The 6,160 word report by Seymour Hersh, the country’s premier investigative journalist, says this is part of the Administration’s to-the-hilt use of a significantly expanded covert operation against Tehran approved by Congress late last year; taxpayers’ tab: $400 million.
That money is aimed at destabilizing the religious leadership and is being channeled to a gaggle of unsavory ethnic groups (one of them, the Kurdish M.E.K. group has been on the State Dept.’s terrorist list for more than decade; another has links to Al-Qaeda and may be running drugs, etc.) who are stepping up attacks inside Iran.
One recent target, a cultural center in the southern city of Shiraz, where at least 12 were killed and more than 200 injured. Since none of these dissident groups has much support inside the country, these are just irritations for the regime, which is probably strengthened by public revulsion.
More serious are U.S. Special Operations raids into Iran, to seize Iranian Revolutionary Guards and then spiriting them back to Iraq for interrogation or the pursuit of other “high-value targets.” These have the potential for provoking the regime into more direct attacks against the U.S.
That seems to be just what Cheney wants, according to this article, and it may come in the form of a Tonkin Gulf-type incident; this time in the Persian Gulf. That almost happened in early January when the Pentagon reported five Iranian patrol boats menaced U.S. warships in the Strait of Hormuz with threats to “explode” them.
President Bush called the incident “provocative” and “dangerous” but the U.S. naval commander in the region downplayed the incident pointing out that the U.S. regularly interacts with the Iranian Navy (and the Revolutionary Guards). “I didn’t get the sense…of being afraid of these five boats,” said Vice-Admiral Kevin Cosgriff.
Within a week the Pentagon acknowledged it couldn’t positively link the menacing radio transmissions to the Iranians and reports pointed the finger at a prankster (can’t be tracked down?) in the region with a history of sending fake messages. “Nonetheless, Cosgriff’s demeanor angered Cheney,” according to a former senior intelligence official, cited by Hersh.
“But a lesson was learned in the incident: the public had supported the idea of retaliation, and was even asking what the US didn’t do more,” writes Hersh.

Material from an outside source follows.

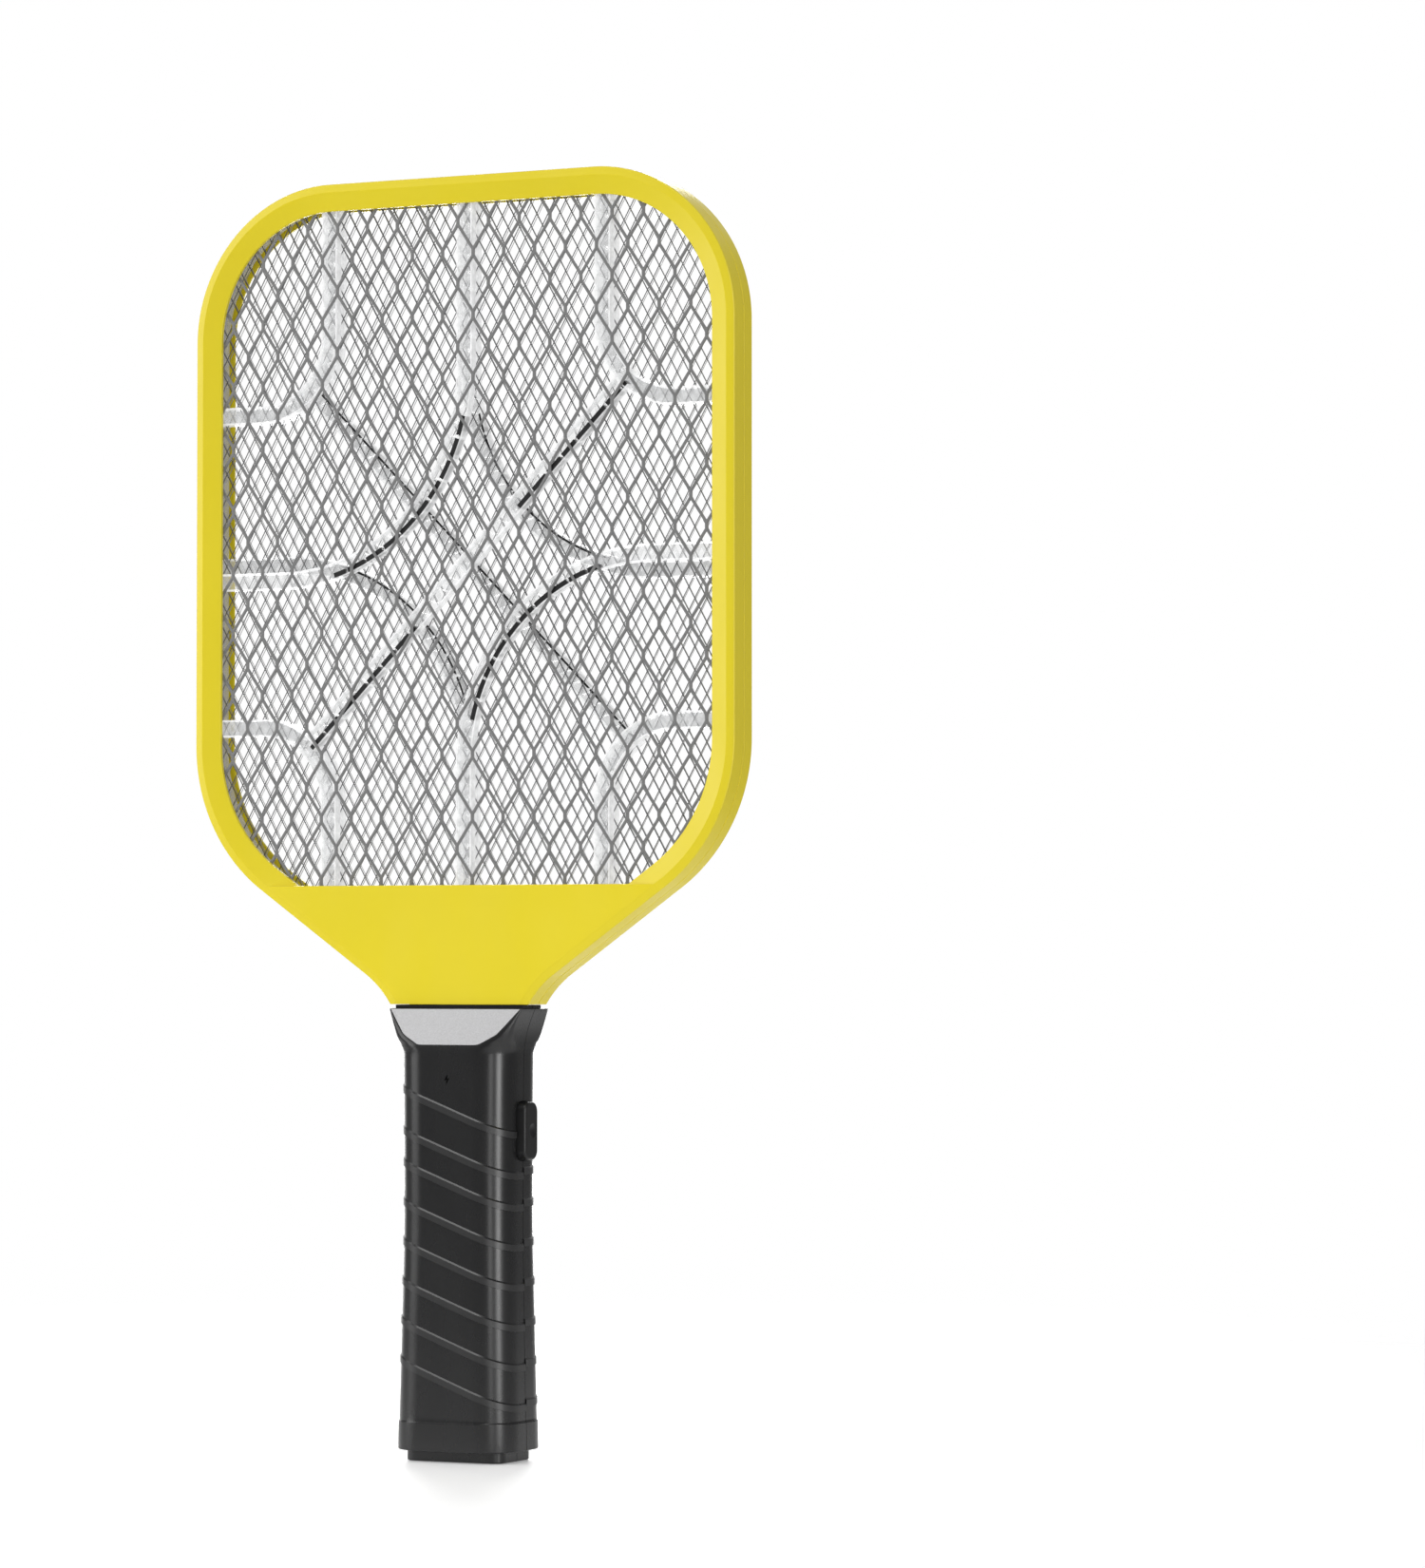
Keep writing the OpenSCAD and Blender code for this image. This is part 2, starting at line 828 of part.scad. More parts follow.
module switch_plunger() {
  color([0.75, 0.7, 0.6])
    translate([10.4, 0, button_z])
      rotate([0, 90, 0])
        cylinder(h = bore_half_w - 1.8 - 10.4, r = 1.6);
}

module circuit_board() {
  color([0.1, 0.35, 0.2])
    difference() {
      box([-board_half_w, board_y, board_z0], [board_half_w, board_y + board_t, board_z1]);
      for (x = [-11, 11], z = [89, 127])
        bar_y(x, z, board_y - 1, board_y + 3, 0.8);
    }
}

module transformer_core() {
  color([0.25, 0.25, 0.27])
    difference() {
      box([-14, -4.9, 100], [0, 0.1, 113]);
      for (x = [-11.8, -4.8])
        box([x, -6, 102.5], [x + 2.6, 1, 110.5]);
    }
}

module transformer_winding() {
  color([0.75, 0.45, 0.15])
    difference() {
      box([-11.7, -7.4, 102.7], [-2.3, board_y, 110.3]);
      box([-9.2, -4.9, 100], [-4.8, 0.1, 113]);
    }
}

module storage_capacitor() {
  color([0.65, 0.15, 0.1]) {
    box([-13, -5.5, 86], [-1, 1, 97]);
    for (x = [-11.5, -2.5])
      bar_y(x, 91.5, 0.9, board_y, 0.35);
  }
}

// A small round body lying along X, on two bent legs
module leaded_part(x, z, len, r) {
  y = board_y - 1.2 - r;
  translate([x - len / 2, y, z])
    rotate([0, 90, 0])
      cylinder(h = len, r = r);
  translate([x - len / 2 - 1.5, y, z])
    rotate([0, 90, 0])
      cylinder(h = len + 3, r = 0.3);
  for (s = [-1, 1])
    bar_y(x + s * (len / 2 + 1.2), z, y + 0.1, board_y, 0.26);
}

module rectifier_diodes() {
  color([0.12, 0.12, 0.12])
    for (z = [88, 92.5, 97])
      leaded_part(7, z, 5, 1.3);
}

module discharge_resistors() {
  color([0.6, 0.75, 0.8])
    for (z = [118, 122])
      leaded_part(-8, z, 6, 1.1);
}

module driver_transistor() {
  color([0.1, 0.1, 0.1]) {
    difference() {
      bar_y(9, 120, -4.5, 0, 2.3);
      box([5, -6, 121.3], [13, 1, 125]);
    }
    for (x = [7.7, 9, 10.3])
      bar_y(x, 120, -0.1, board_y, 0.25);
  }
}

// ---- Batteries and contacts ----

// An AA cell standing on z, its raised end up or down
module cell(x, z, up) {
  translate([x, cell_y, z]) {
    translate([0, 0, up ? 0 : 1])
      cylinder(h = cell_len, r = cell_d / 2);
    translate([0, 0, up ? cell_len - 0.1 : 0])
      cylinder(h = 1.1, r = 2.7);
  }
}

module battery_left() {
  color([0.15, 0.4, 0.2])
    cell(-cell_x, bay_z0 + plate_t + spring_len, true);
}

module battery_right() {
  color([0.15, 0.4, 0.2])
    cell(cell_x, bay_z1 - plate_t - spring_len - cell_len - 1, false);
}

// A conical wire coil: rings of points along a rising, narrowing helix
module coil(height) {
  steps = 48;
  ring = 6;
  wire = 0.4;
  turns = 3.5;
  points = [
    for (i = [0:steps])
      let (
        t = i / steps,
        a = 360 * turns * t,
        r = 4.8 - 1.8 * t,
        z = wire + (height - 2 * wire) * t
      )
      for (k = [0:ring - 1])
        let (b = 360 * k / ring + 30)
        [(r + wire * cos(b)) * cos(a), (r + wire * cos(b)) * sin(a), z + wire * sin(b)]
  ];
  sides = [
    for (i = [0:steps - 1], k = [0:ring - 1])
      let (a = i * ring + k, b = i * ring + (k + 1) % ring)
      each [[a, b, a + ring], [b, b + ring, a + ring]]
  ];
  first = [[for (k = [0:ring - 1]) ring - 1 - k]];
  last = [[for (k = [0:ring - 1]) steps * ring + k]];
  polyhedron(points = points, faces = concat(first, sides, last));
}

module contact_springs() {
  color([0.8, 0.8, 0.82]) {
    translate([-cell_x, cell_y, bay_z0 + plate_t])
      coil(spring_len);
    translate([cell_x, cell_y, bay_z1 - plate_t])
      mirror([0, 0, 1])
        coil(spring_len);
  }
}

// A contact plate from x0 to x1, standing on z
module contact_plate(x0, x1, z) {
  box([x0, -1.5, z], [x1, 9.8, z + plate_t]);
}

module link_contact() {
  bump_top = bay_z1 - plate_t - spring_len - cell_len - 1;
  color([0.8, 0.8, 0.82]) {
    contact_plate(-14, 14, bay_z0);
    translate([cell_x, cell_y, bay_z0 + plate_t - 0.1])
      cylinder(h = bump_top - bay_z0 - plate_t + 0.1, r = 2.4);
  }
}

module positive_contact() {
  bump_low = bay_z0 + plate_t + spring_len + cell_len + 1;
  color([0.8, 0.8, 0.82]) {
    contact_plate(-14, -1, bay_z1 - plate_t);
    translate([-cell_x, cell_y, bump_low])
      cylinder(h = bay_z1 - plate_t - bump_low + 0.1, r = 2.4);
  }
}

module negative_contact() {
  color([0.8, 0.8, 0.82])
    contact_plate(1, 14, bay_z1 - plate_t);
}

// A lead: round bars with ball joints through a list of points
module lead(path, r) {
  for (i = [0:len(path) - 2]) {
    d = path[i + 1] - path[i];
    run = norm(d);
    translate(path[i])
      rotate([0, acos(d[2] / run), atan2(d[1], d[0])])
        cylinder(h = run, r = r, $fn = 24);
  }
  for (i = [1:len(path) - 2])
    translate(path[i])
      sphere(r + 0.03, $fn = 24);
}

module battery_wires() {
  color([0.7, 0.1, 0.1])
    for (s = [-1, 1])
      lead([[s * lead_x, lead_y, bay_z1], [s * lead_x, lead_y, 75], [s * 4, 2.3, 86]], 0.65);
}

module mesh_wires() {
  color([0.7, 0.1, 0.1]) {
    lead([[-5.5, 2.3, 126], [-5.5, 1, 134], [-7, -2, 158], [-16, -3.6, 176], [-16, -4.3, 185]], 0.6);
    lead([[5.5, 2.3, 126], [5.5, 1, 134], [6, -0.4, 158], [15.6, -0.4, 176], [15.6, -0.4, 185]], 0.6);
    lead([[2.4, 2.3, 128], [2.4, 1, 134], [2.4, 1.5, 158], [1.5, 3.1, 176], [1.5, 3.4, 185]], 0.6);
  }
}

// ---- Assembly ----

front_frame();
rear_frame();
front_guard_mesh();
high_voltage_mesh();
rear_guard_mesh();
front_spacer();
rear_spacer();
frame_screws();
front_handle_shell();
rear_handle_shell();
handle_screws();
trim_plate();
indicator_lens();
indicator_led();
zap_button();
switch_body();
switch_plunger();
circuit_board();
transformer_core();
transformer_winding();
storage_capacitor();
rectifier_diodes();
discharge_resistors();
driver_transistor();
battery_left();
battery_right();
contact_springs();
link_contact();
positive_contact();
negative_contact();
battery_wires();
mesh_wires();
battery_door();
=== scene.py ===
"""Looks of the electric fly swatter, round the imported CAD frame. Shapes are worked out in millimetres."""

import math

import bmesh
import bpy
from mathutils import Matrix, Vector


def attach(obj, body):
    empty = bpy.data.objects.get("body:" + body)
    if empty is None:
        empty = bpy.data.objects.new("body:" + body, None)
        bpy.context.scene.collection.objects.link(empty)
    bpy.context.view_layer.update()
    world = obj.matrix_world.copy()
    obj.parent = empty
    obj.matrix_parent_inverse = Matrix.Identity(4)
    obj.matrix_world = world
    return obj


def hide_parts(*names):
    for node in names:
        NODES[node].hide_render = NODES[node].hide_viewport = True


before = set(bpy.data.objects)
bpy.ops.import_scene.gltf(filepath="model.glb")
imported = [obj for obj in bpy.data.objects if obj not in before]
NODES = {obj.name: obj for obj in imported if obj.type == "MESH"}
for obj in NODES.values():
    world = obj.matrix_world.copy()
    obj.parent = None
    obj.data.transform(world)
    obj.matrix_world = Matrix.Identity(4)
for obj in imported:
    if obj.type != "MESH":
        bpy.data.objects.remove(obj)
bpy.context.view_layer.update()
MM = 0.001
# Points closer than this, in metres, are joined.
WELD = 0.000002

# ---- Sizes, in millimetres ----

# Head: outline, ring section, neck plug and screws. A name ending in _X, _Y or _Z is a place.
TOTAL_H = 430.0
HEAD_HALF_W = 102.3
TOP_R = 52.0
LOW_R = 60.0
LOW_Z = 240.0
FLANK = math.radians(35)
TURN = math.radians(55)
NECK_R = 35.0
NECK_Z = 152.1
OPENING_Z = 192.0
RING_W = 9.0
BEVEL_W = 2.8
STACK_INSET = 2.3
STACK_Z = 185.0
GAP = 0.12
SHELL_W = 2.0
FRONT_SEAT_Y = -4.7
REAR_SEAT_Y = 3.7
PLUG_W = 38.0
PLUG_D = 13.0
PLUG_FOOT_Z = 134.0
PLUG_BORE_W = 34.4
PLUG_BORE_D = 9.4
SHELF_HALF_W = 25.0
SHELF_TOP_Z = NECK_Z + 1.5
LEDGE_FOOT_Z = 182.6
LEDGE_TOP_Z = 184.7
FRAME_SCREWS = [(-38, 174.5), (38, 174.5), (-15, 163), (15, 163)]
PLUG_SCREWS = [(-12, 142.6), (12, 142.6)]
LOW_SCREWS = [(-12.5, 77), (12.5, 77)]
SCREW_R = 1.6
SCREW_HEAD_R = 2.9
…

This despite a November poll in which 73 percent of Americans supported diplomacy and economic actions against Iran, not direct military action, which was favored twice as often by Republicans versus Democrats.
A few weeks later, Hersh’s intelligence source (unnamed) said a meeting in Cheney’s office was convened where “the subject was how to create a casus belli between Tehran and Washington.”
In the last few days Reuters has been reporting that Iran would “impose controls” on shipping through the Hormuz straits if it were attacked, but let’s be real – if there is major hostilities, Tehran would be looking to shut down the Straits (through which 40 percent of the world’s crude flows) and maybe even lob missiles into Saudi oil fields.
There is not much doubt they are quite capable of this. (More on this another time.) So, speculators, or whoever may be thinking attacking Iran could be a profitable cakewalk, well, be careful what you wish for.
It is also time for more bureaucratically brave brass--such as Admiral William Fallon, former U.S. Central Command commander, who resigned under pressure in March after publicly airing misgivings about attacking Iran--to stand up to the administration’s hawks (most of whom, like Cheney, have never served in the armed forces) that they have already done enough damage.